On July 19, 1995, Ready petitioned the Board to dismiss Duran's workers' compensation claim. It asserted the dismissal with prejudice of the superior court action was a decision on the merits and, therefore, Duran's claim was barred by res judicata.
A workers' compensation judge found res judicata did not apply and denied Ready's petition. Ready petitioned the Board for reconsideration, but the Board denied the petition.
We issued a writ of review.
The main authority cited by the workers' compensation judge and adopted by the Board in denying Ready's petition to dismiss the workers' compensation claim and petition for reconsideration is Labor Code section 3706: “If any employer fails to secure the payment of compensation, any injured employee or his dependents may bring an action at law against such employer for damages, as if this division did not apply.” (Further statutory references are to the Labor Code.) It is undisputed Ready did not have workers' compensation insurance to cover Duran's injuries.

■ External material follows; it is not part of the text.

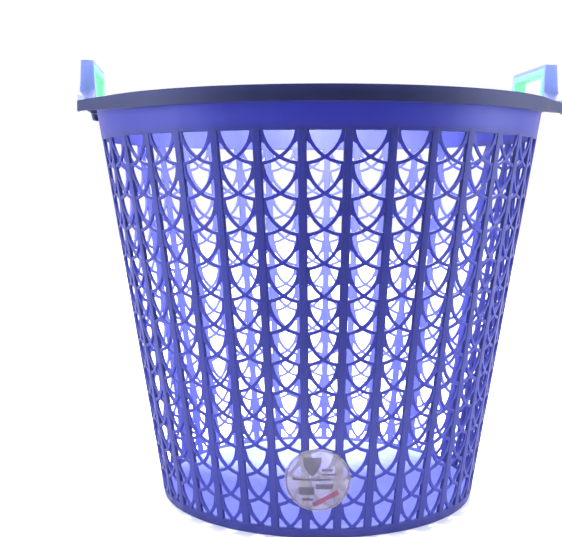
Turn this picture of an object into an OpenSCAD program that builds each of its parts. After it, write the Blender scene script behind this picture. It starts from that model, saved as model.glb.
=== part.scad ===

“Section 3706 is one of the principal exceptions to the [Workers' Compensation] Act's exclusive remedy rule․ [It] provides an alternative remedy to an injured worker where the employer has failed to secure the payment of compensation required by section 3700. Jurisdiction of the superior court to try claims of an employee against his employer for damages under section 3706 arises only when payment of compensation is not secured.” (Rymer v. Hagler (1989) 211 Cal.App.3d 1171, 1177, 260 Cal.Rptr. 76, citations and fns. omitted.)
Res judicata and related doctrines such as collateral estoppel apply to workers' compensation proceedings. (See Rymer v. Hagler, supra, 211 Cal.App.3d at p. 1179, 260 Cal.Rptr. 76.) Thus, while section 3706 may provide an alternative to initiating a workers' compensation proceeding when the employer is uninsured, it does not prevent an action in one forum from having an effect on the action in the other forum. (See Scott v. Industrial Acc. Com. (1956) 46 Cal.2d 76, 83, 293 P.2d 18.)
“[A] dismissal with prejudice [is] a retraxit constituting a decision on the merits invoking the principles of res judicata.” (Torrey Pines Bank v. Superior Court (1989) 216 Cal.App.3d 813, 822, 265 Cal.Rptr. 217.) “Under traditional rules of res judicata, a party may be barred (collaterally estopped) from relitigating issues that were previously adjudicated in an earlier proceeding. The rule of res judicata is to prevent vexatious litigation and to require the parties to rest upon one decision in their controversy. [A] final judgment on the merits in a prior action is conclusive between the same parties in a subsequent action involving the same subject matter. Res judicata bars not only the reopening of the original controversy, but also subsequent litigation of all issues which were or could have been raised in the original suit.” (Id. at p. 821, 265 Cal.Rptr. 217, citations and quotation marks omitted.) Even though the issue of whether Ready was Duran's employer was not fully litigated in the superior court, of necessity, it would have been litigated and, indeed, was raised by Ready as a defense. Thus, res judicata bars subsequent litigation of that issue and, thereby, dooms Duran's workers' compensation claim because it prevents Duran from establishing Ready was his employer.
Duran could have avoided the harsh effect of res judicata by simply dismissing the superior court action without prejudice. (Torrey Pines Bank v. Superior Court, supra, 216 Cal.App.3d at p. 823, 265 Cal.Rptr. 217.) He chose, instead, to voluntarily dismiss with prejudice.
The workers' compensation order denying Ready's petition to dismiss discussed the effect of section 3706 on Duran's ability to bring different actions in the superior court and before the Board. It stated: “The injured employee has two separate causes of action in two separate forums. Neither affects the other. [Duran] in the Workers' Compensation forum can pursue his case against the uninsured employer, and [he] can pursue his case in Civil Court against the defendant uninsured employer.” (Emphasis in original.) This statement is incorrect to the extent it does not account for the effect a final adjudication in one forum on the proceedings in the other forum.
The surplus verbiage Duran included when he filled in the judicial council form does not prevent the application of res judicata. He wrote: “Dismissal does not apply to a case pending before the California Workers' Compensation Appeals Board.” Apparently, Duran intended to continue his litigation before the Board and wanted to make that clear. If he wanted to prevent the application of res judicata, however, he had to dismiss without prejudice. (Torrey Pines Bank v. Superior Court, supra, 216 Cal.App.3d at p. 823, 265 Cal.Rptr. 217.) Instead, he dismissed with prejudice and the legal consequence of that dismissal follows. He may not relitigate the controversy. “Res judicata bars not only the reopening of the original controversy, but also subsequent litigation of all issues which were or could have been raised in the original suit.” (Id. at p. 821, 265 Cal.Rptr. 217, citations and quotation marks omitted.)
The Board's order denying Ready's petition for reconsideration is annulled. The matter is remanded to the Board with directions to enter an order dismissing Duran's claim against Ready. Ready shall recover its costs in pursuing this petition.
NICHOLSON, Associate Justice.
SPARKS, Acting, P.J., MORRISON, J., concur.